COLLECTED MATERIAL:
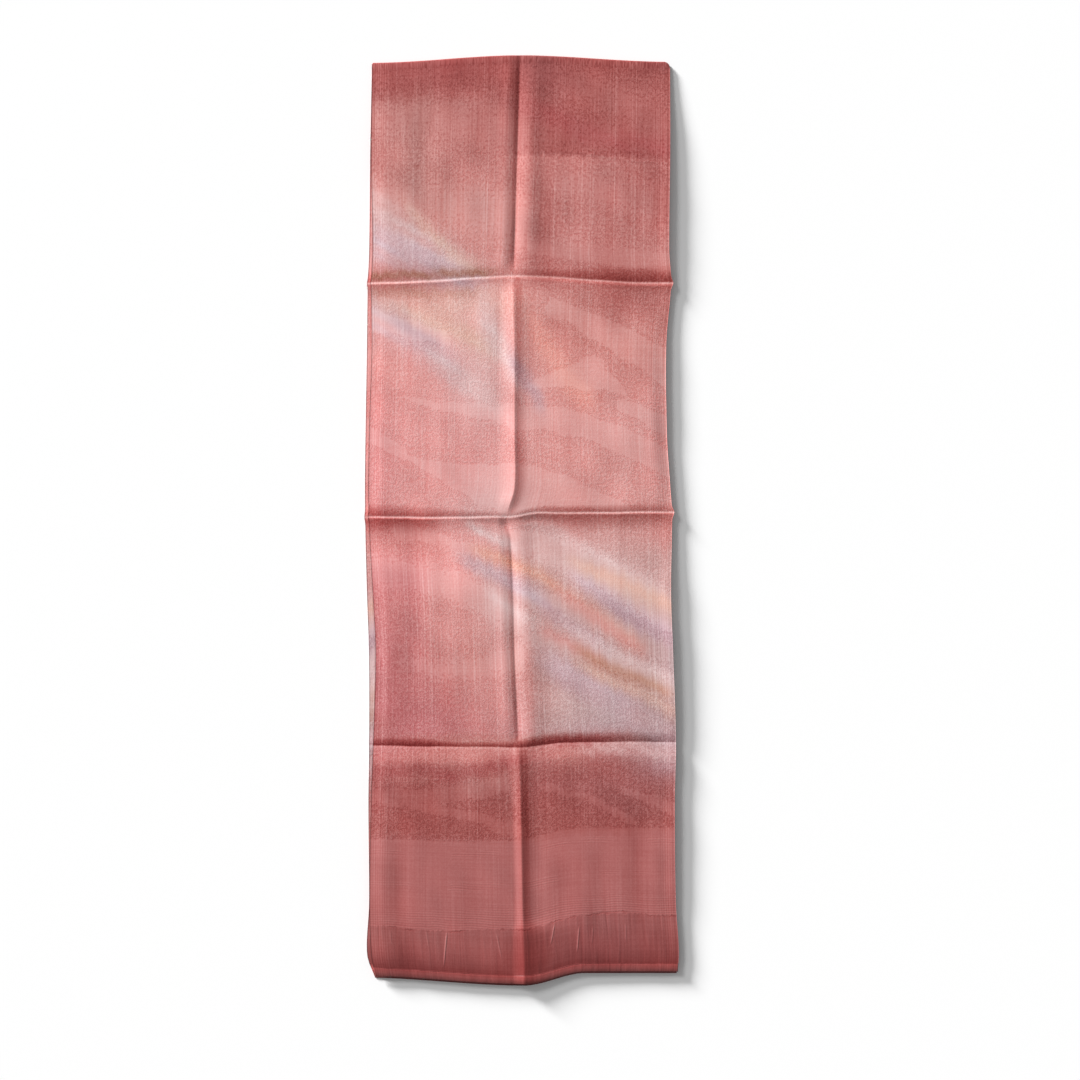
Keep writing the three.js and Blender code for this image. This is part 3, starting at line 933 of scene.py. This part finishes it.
def make_back():
    """The back leaf, flat where it lies on the table."""
    p, q = np.meshgrid(BACK_ACROSS, BACK_ALONG)
    x, y = plan(p, q, True)
    under = np.stack([x, y, back_rise(p, q)], -1)
    upper = under + np.array([0, 0, SILK])
    return shell("back_cloth", upper, under, p * HALF, q * PANEL, turned=True)


def make_hem(name, start, end, slipped, low):
    """A turned-up hem: a flat oval section, with cosine and sine raised to powers below one,
    carried along the open end, with fine puckers. start and end are distances back from the end
    of the cloth, and low gives the height of the underside."""
    p = stations(-HALF, HALF, EDGES, 0.7, 1.5, 2, 10) / HALF
    turn = np.linspace(0, 2 * math.pi, 21)
    middle, half = (start + end) / 2, (start - end) / 2
    cosine, sine = np.cos(turn), np.sin(turn)
    oval_along = middle - half * np.sign(cosine) * np.abs(cosine) ** 0.6
    oval_up = np.sign(sine) * np.abs(sine) ** 0.8
    pp, along = np.meshgrid(p, oval_along)
    q = (LENGTH - along) / PANEL
    pucker = 0.04 * waves(pp * HALF, along, 41, 8, 9, 40) * np.maximum(oval_up, 0)[:, None]
    x, y = plan(pp, q, slipped)
    base = low(pp, np.full_like(pp, (LENGTH - middle) / PANEL))
    z = base + HEM_WALL * (0.5 + 0.5 * oval_up[:, None]) + pucker
    return tube(name, np.stack([x, y, z], -1), pp * HALF, LENGTH - along, turned=slipped)


def tube(name, rings, u, v, turned):
    """A tube through a grid of points whose last row repeats its first, with its ends filled
    between their upper and lower sides."""
    rows, columns = u.shape
    rings, u, v = rings[:-1], u[:-1], v[:-1]
    count = (rows - 1) * columns
    number = np.arange(count).reshape(rows - 1, columns)
    ring = np.concatenate([number, number[:1]])
    a, b = ring[:-1, :-1], ring[1:, :-1]
    c, d = ring[1:, 1:], ring[:-1, 1:]
    side = np.stack([a, b, c, d], -1).reshape(-1, 4)
    half = (rows - 1) // 2
    caps = []
    for column, flip in ((0, False), (columns - 1, True)):
        loop = number[:, column]
        upper, lower = loop[: half + 1], np.concatenate([loop[:1], loop[half:][::-1]])
        caps.append(strip_quads(upper, lower)[:, ::-1] if flip else strip_quads(upper, lower))
    across = (u - u.min()) / (u.max() - u.min())
    round_share = np.arange(rows) / (rows - 1)
    i, j = np.meshgrid(np.arange(rows - 1), np.arange(columns - 1), indexing="ij")
    run0, run1 = across[0, j], across[0, j + 1]
    r0, r1 = round_share[i], round_share[i + 1]
    corner = np.stack([run0, r0, run0, r1, run1, r1, run1, r0], -1)
    uv = [corner.reshape(-1, 4, 2) * (0.98, 0.80) + (0.01, 0.01)]
    for k, cap in enumerate(caps):
        spot = rings.reshape(-1, 3)[cap][..., 1:]
        spot = (spot - spot.min((0, 1))) / np.ptp(spot.reshape(-1, 2), axis=0)
        uv.append(spot * (0.2, 0.08) + (0.05 + 0.4 * k, 0.86))
    points = rings.reshape(-1, 3)
    return new_mesh_object(name, points, [side, *caps], uv, u.ravel(), v.ravel(), turned, figured=False)


# ---- materials ------------------------------------------------------------------------------

SELVEDGE = (0.129, 0.134)                   # metres from the crease over which its cords set in
CORD_RATE = 2750.0                          # cords of the selvedge, in radians per metre
PICK_RATE = 2700.0                          # wavy weft threads, in radians per metre
WRINKLE_HALF = 1.3                          # half width of a sharp wrinkle, in millimetres

# Groups of wavy weft threads in the end band, in millimetres: how far before the border, half
# length within which they show in full and past which not at all, and strength
PICK_GROUPS = (
    (41.0, 2.0, 6.0, 1.0),
    (72.0, 1.5, 4.5, 0.8),
)


class Nodes:
    """A short way to write a material's nodes."""

    def __init__(self, name):
        self.material = bpy.data.materials.new(name)
        self.material.use_nodes = True
        self.tree = self.material.node_tree
        self.tree.nodes.clear()

    def add(self, kind, inputs=None, **settings):
        """A node with its settings, and each input joined to a socket or given a value."""
        node = self.tree.nodes.new(kind)
        for key, value in settings.items():
            setattr(node, key, value)
        for key, value in (inputs or {}).items():
            socket = node.inputs[key]
            if isinstance(value, bpy.types.NodeSocket):
                self.tree.links.new(value, socket)
            else:
                socket.default_value = value
        return node

    def attribute(self, name, output):
        """What the mesh says at the point under a name."""
        return self.add("ShaderNodeAttribute", attribute_name=name).outputs[output]

    def math(self, operation, a, b=0.0, c=0.0):
        """A sum on up to three values."""
        return self.add("ShaderNodeMath", {0: a, 1: b, 2: c}, operation=operation).outputs[0]

    def total(self, start, *terms):
        """A start value plus each part times its share."""
        for part, share in terms:
            start = self.math("MULTIPLY_ADD", part, share, start)
        return start

    def centred(self, value):
        """A value from 0 to 1 moved to run from -0.5 to 0.5."""
        return self.math("SUBTRACT", value, 0.5)

    def noise(self, vector, scale, detail=0.0, roughness=0.5, distortion=0.0):
        """Noise with so many lumps per metre in each direction."""
        inputs = {
            "Vector": self.add("ShaderNodeMapping", {"Vector": vector, "Scale": scale}).outputs[0],
            "Scale": 1.0,
            "Detail": detail,
            "Roughness": roughness,
            "Distortion": distortion,
        }
        return self.add("ShaderNodeTexNoise", inputs).outputs["Fac"]

    def ramp(self, value, low, high, to_low=0.0, to_high=1.0):
        """A smooth step between two values."""
        inputs = {"Value": value, "From Min": low, "From Max": high, "To Min": to_low, "To Max": to_high}
        return self.add("ShaderNodeMapRange", inputs, interpolation_type="SMOOTHSTEP").outputs[0]

    def near(self, value, inner, outer, strength=1.0):
        """The strength within inner of nought, and none past outer."""
        return self.ramp(self.math("ABSOLUTE", value), inner, outer, strength, 0.0)

    def shaded(self, colour, factor):
        """A colour times a factor near 1. Sockets 6 and 7 are the Mix node's two colours."""
        grey = self.add("ShaderNodeCombineColor", {"Red": factor, "Green": factor, "Blue": factor})
        inputs = {0: 1.0, 6: colour, 7: grey.outputs[0]}
        return self.add("ShaderNodeMix", inputs, data_type="RGBA", blend_type="MULTIPLY").outputs[2]


def wrinkle_lines(n, across, along):
    """The sharp wrinkles, for their bump and their painted highlight: each a smooth step down from its
    slanted line, faded along its length.
    """
    lines = 0.0
    for u, v, slant, long, strength in WRINKLES:
        past = n.math("SUBTRACT", along, v * MM)
        off = n.math("SUBTRACT", n.math("MULTIPLY_ADD", past, -slant, across), u * MM)
        fade = n.near(past, 0.5 * long * MM, long * MM, strength)
        lines = n.math("MULTIPLY_ADD", n.near(off, 0.0, WRINKLE_HALF * MM), fade, lines)
    return lines


def wavy_picks(n, along, border, border_part, patch):
    """The weft threads that wave: a sine along, bent by the patches, in the broken groups of the
    end band and just before the border."""
    groups = 0.0
    for before, inner, outer, strength in PICK_GROUPS:
        group = n.near(n.math("ADD", border, before), inner, outer, strength)
        groups = n.math("ADD", group, groups)
    groups = n.math("MULTIPLY", groups, n.ramp(patch, 0.44, 0.60))
    last = n.math("SUBTRACT", n.ramp(border, -30.0, -9.0), border_part)
    wave = n.math("SINE", n.math("MULTIPLY_ADD", patch, 14.0, n.math("MULTIPLY", along, PICK_RATE)))
    return n.math("MULTIPLY", wave, n.math("ADD", groups, last))


def silk(name, sheen=0.10):
    """Figured silk crepe: the dye with its painted shade from the points, made fuller or thinner by
    the crepe grain outside the satin figure, the warp and weft ribs, the corded selvedges, the
    patches, and the border's seam, puckers and wrinkles, which also raise it, the wrinkles lighter as
    a painted highlight; and a soft sheen."""
    n = Nodes(name)
    cut = n.attribute("cut", "Vector")
    stream = n.attribute("satin", "Fac")
    border = n.attribute("border", "Fac")
    place = n.add("ShaderNodeSeparateXYZ", {0: cut})
    across, along = place.outputs[0], place.outputs[1]

    fleck = n.noise(cut, (600, 500, 1), 1.5, 0.6, 1.2)
    warp = n.noise(cut, (640, 9, 1))
    weft = n.noise(cut, (12, 600, 1))
    loose = n.noise(cut, (90, 11, 1), 1.0)
    patch = n.noise(cut, (26, 17, 1), 2.0)
    reed = n.ramp(n.noise(cut, (500, 2.5, 1)), 0.64, 0.74)
    pucker = n.noise(cut, (190, 16, 1), 1.5, 0.5, 0.6)
    uneven = n.centred(n.noise(cut, (420, 300, 1)))

    smooth_part = n.ramp(n.total(stream, (uneven, 4.0)), -0.6, 0.6)
    border_part = n.ramp(n.total(border, (uneven, 4.0)), -0.7, 0.7)
    end_part = n.ramp(border, -90.0, -80.0)
    towards_end = n.ramp(border, 2.0, 38.0)
    seam_off = n.total(border, (n.centred(patch), 7.0), (uneven, 3.0))
    seam = n.math("MULTIPLY", n.near(seam_off, 0.0, 1.3), n.ramp(loose, 0.40, 0.62))
    pucker_part = n.math("MULTIPLY", n.centred(pucker), border_part)
    wavy_part = wavy_picks(n, along, border, border_part, patch)
    crepe = n.total(1.0, (smooth_part, -0.62), (end_part, -0.18))
    fleck_part = n.math("MULTIPLY", n.centred(n.ramp(fleck, 0.36, 0.64)), crepe)
    openness = n.math("MULTIPLY", n.ramp(loose, 0.35, 0.65, 0.4, 1.3), n.ramp(end_part, 0.0, 1.0, 1.3, 0.75))
    warp_part = n.math("MULTIPLY", n.centred(n.ramp(warp, 0.3, 0.7)), openness)
    weft_part = n.centred(n.ramp(weft, 0.3, 0.7))
    reed_part = n.math("MULTIPLY", reed, n.math("SUBTRACT", 1.0, end_part))
    patchy = n.math("MULTIPLY", n.centred(patch), n.total(1.0, (end_part, -0.5)))
    side = n.ramp(n.math("ABSOLUTE", across), *SELVEDGE)
    cord = n.math("MULTIPLY", n.math("SINE", n.math("MULTIPLY", across, CORD_RATE)), side)
    wrinkle = wrinkle_lines(n, across, along)

    fuller = n.total(
        1.01,
        (fleck_part, -0.33),
        (warp_part, -0.085),
        (weft_part, -0.04),
        (reed_part, -0.12),
        (cord, -0.06),
        (patchy, -0.30),
        (smooth_part, -0.12),
        (pucker_part, -0.22),
        (wavy_part, -0.04),
        # Lighter along the wrinkles: a painted highlight.
        (wrinkle, -0.30),
        (border_part, 0.05),
        (end_part, 0.04),
        (seam, 0.20),
        (towards_end, 0.18),
    )
    height = n.total(
        0.0,
        (warp_part, 0.2),
        (fleck_part, 1.2),
        (weft_part, 0.1),
        (cord, 0.15),
        (wavy_part, 0.35),
        (pucker_part, 4.6),
        (wrinkle, 4.0),
        (seam, -1.5),
    )
    # The dye attribute carries painted shade and highlights.
    deep = n.add("ShaderNodeGamma", {"Color": n.attribute("dye", "Color"), "Gamma": fuller}).outputs[0]
    factor = n.total(1.0, (border_part, -0.12), (smooth_part, 0.02))
    bump = n.add("ShaderNodeBump", {"Height": height, "Strength": 0.5, "Distance": 0.00012})
    shader = n.add("ShaderNodeBsdfPrincipled", {
        "Base Color": n.shaded(deep, factor),
        "Roughness": n.ramp(smooth_part, 0.0, 1.0, 0.62, 0.50),
        "Specular IOR Level": 0.3,
        "Sheen Weight": sheen,
        "Sheen Roughness": 0.45,
        "Sheen Tint": (1.0, 0.86, 0.84, 1.0),
        "Normal": bump.outputs[0],
    })
    n.add("ShaderNodeOutputMaterial", {"Surface": shader.outputs[0]})
    return n.material


def floor_paper():
    """Plain pale floor."""
    n = Nodes("floor_paper")
    shader = n.add("ShaderNodeBsdfPrincipled", {
        "Base Color": (0.97, 0.97, 0.97, 1),
        "Roughness": 0.9,
        "Specular IOR Level": 0.1,
    })
    n.add("ShaderNodeOutputMaterial", {"Surface": shader.outputs[0]})
    return n.material


# ---- the pieces -----------------------------------------------------------------------------

front_cloth = make_front()
back_cloth = make_back()
front_hem = make_hem("front_hem_band", FRONT_SHORT + HEM_WIDTH, FRONT_SHORT, False, front_hem_base)
back_hem = make_hem("back_hem_band", HEM_WIDTH, 0.0, True, back_hem_base)

cloth_silk = silk("figured_silk")
hem_silk = silk("hem_silk", 0.08)
for piece in (front_cloth, back_cloth):
    piece.data.materials.append(cloth_silk)
for piece in (front_hem, back_hem):
    piece.data.materials.append(hem_silk)
for piece in (front_cloth, back_cloth, front_hem, back_hem):
    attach(piece, "root")

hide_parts("front_leaf", "top_fold")
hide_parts("back_leaf")
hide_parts("front_hem")
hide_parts("back_hem")

# ---- studio, in metres ----------------------------------------------------------------------

FLOOR_HALF = 30.0
FLOOR_Z = -0.0002
floor_corners = [(x * FLOOR_HALF, y * FLOOR_HALF, FLOOR_Z) for x, y in ((-1, -1), (1, -1), (1, 1), (-1, 1))]
floor_mesh = bpy.data.meshes.new("floor")
floor_mesh.from_pydata(floor_corners, [], [(0, 1, 2, 3)])
floor = bpy.data.objects.new("floor", floor_mesh)
bpy.context.scene.collection.objects.link(floor)
floor_mesh.materials.append(floor_paper())

AIM = Vector((0.0185, -0.0248, 0.004))
ELEVATION = math.radians(86)
CAMERA_DISTANCE = 2.53
VIEW_WIDTH = 1.0465                         # what the view spans at that distance
SENSOR_WIDTH = 36
camera_data = bpy.data.cameras.new("camera")
camera_data.sensor_width = SENSOR_WIDTH
camera_data.lens = SENSOR_WIDTH * CAMERA_DISTANCE / VIEW_WIDTH
camera = bpy.data.objects.new("camera", camera_data)
bpy.context.scene.collection.objects.link(camera)
camera.location = AIM + CAMERA_DISTANCE * Vector((0, -math.cos(ELEVATION), math.sin(ELEVATION)))
camera.rotation_euler = (math.pi / 2 - ELEVATION, 0, 0)
bpy.context.scene.camera = camera

# Two soft lights from the far left: name, elevation, energy and how wide it looks, in degrees
LIGHT_AZIMUTH = math.radians(137)
SOFTBOXES = (
    ("high_softbox", 30, 1.1, 16),
    ("low_softbox", 12, 8.5, 11),
)
for name, elevation, energy, angle in SOFTBOXES:
    light_data = bpy.data.lights.new(name, "SUN")
    light_data.energy = energy
    light_data.angle = math.radians(angle)
    light = bpy.data.objects.new(name, light_data)
    bpy.context.scene.collection.objects.link(light)
    toward = Vector((math.cos(LIGHT_AZIMUTH), math.sin(LIGHT_AZIMUTH), math.tan(math.radians(elevation))))
    light.rotation_euler = toward.to_track_quat("Z", "Y").to_euler()

world = bpy.data.worlds.new("studio")
bpy.context.scene.world = world
world.use_nodes = True
world.node_tree.nodes["Background"].inputs["Color"].default_value = (1.0, 1.0, 1.0, 1)
world.node_tree.nodes["Background"].inputs["Strength"].default_value = 0.29
bpy.context.scene.view_settings.view_transform = "Standard"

TASK TO CARRY OUT: Write out exactly, please, the lines beginning at the start of the material and ending with the line that holds "q * PANEL, turned=True)", both included.

CORRECT OUTPUT:
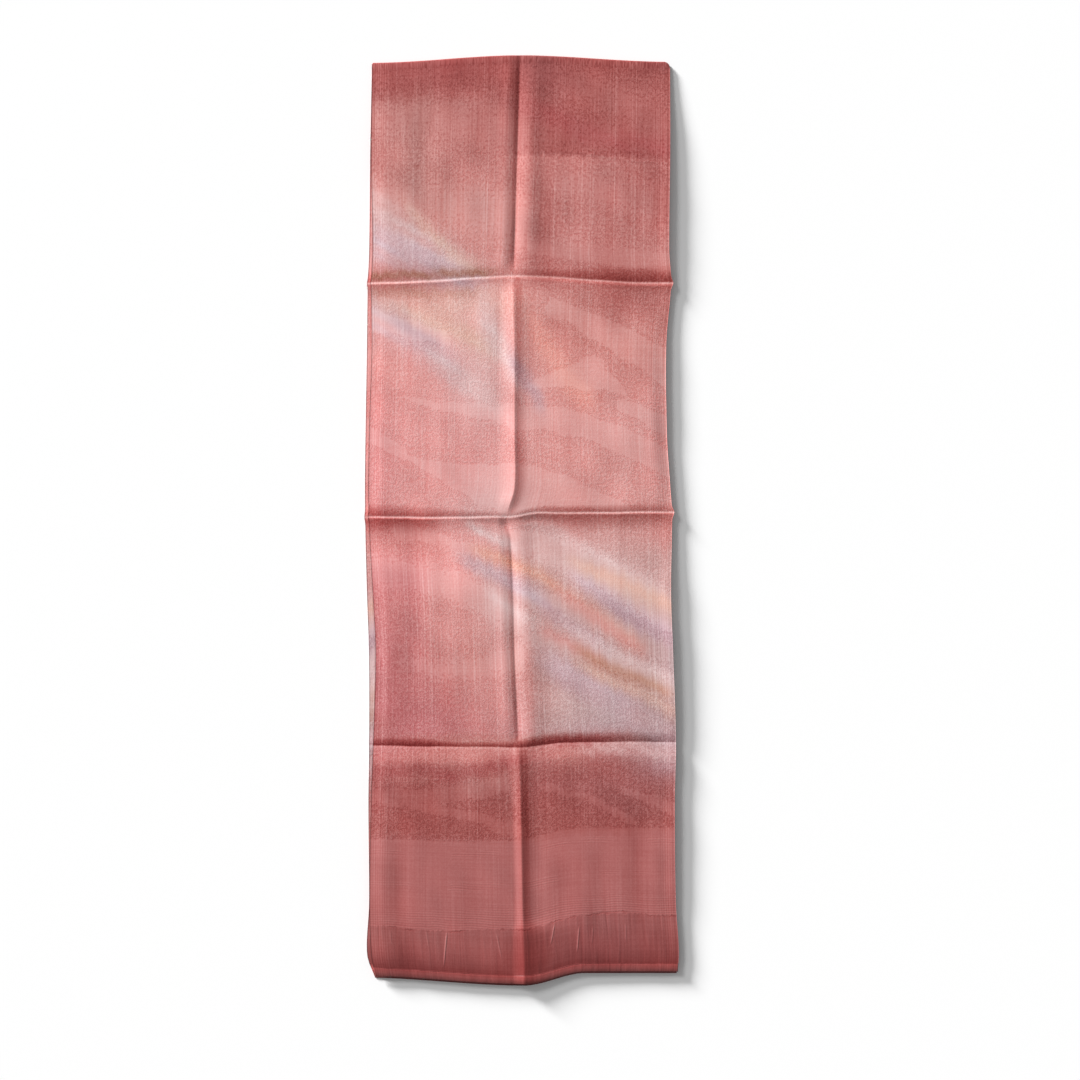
Keep writing the three.js and Blender code for this image. This is part 3, starting at line 933 of scene.py. This part finishes it.
def make_back():
    """The back leaf, flat where it lies on the table."""
    p, q = np.meshgrid(BACK_ACROSS, BACK_ALONG)
    x, y = plan(p, q, True)
    under = np.stack([x, y, back_rise(p, q)], -1)
    upper = under + np.array([0, 0, SILK])
    return shell("back_cloth", upper, under, p * HALF, q * PANEL, turned=True)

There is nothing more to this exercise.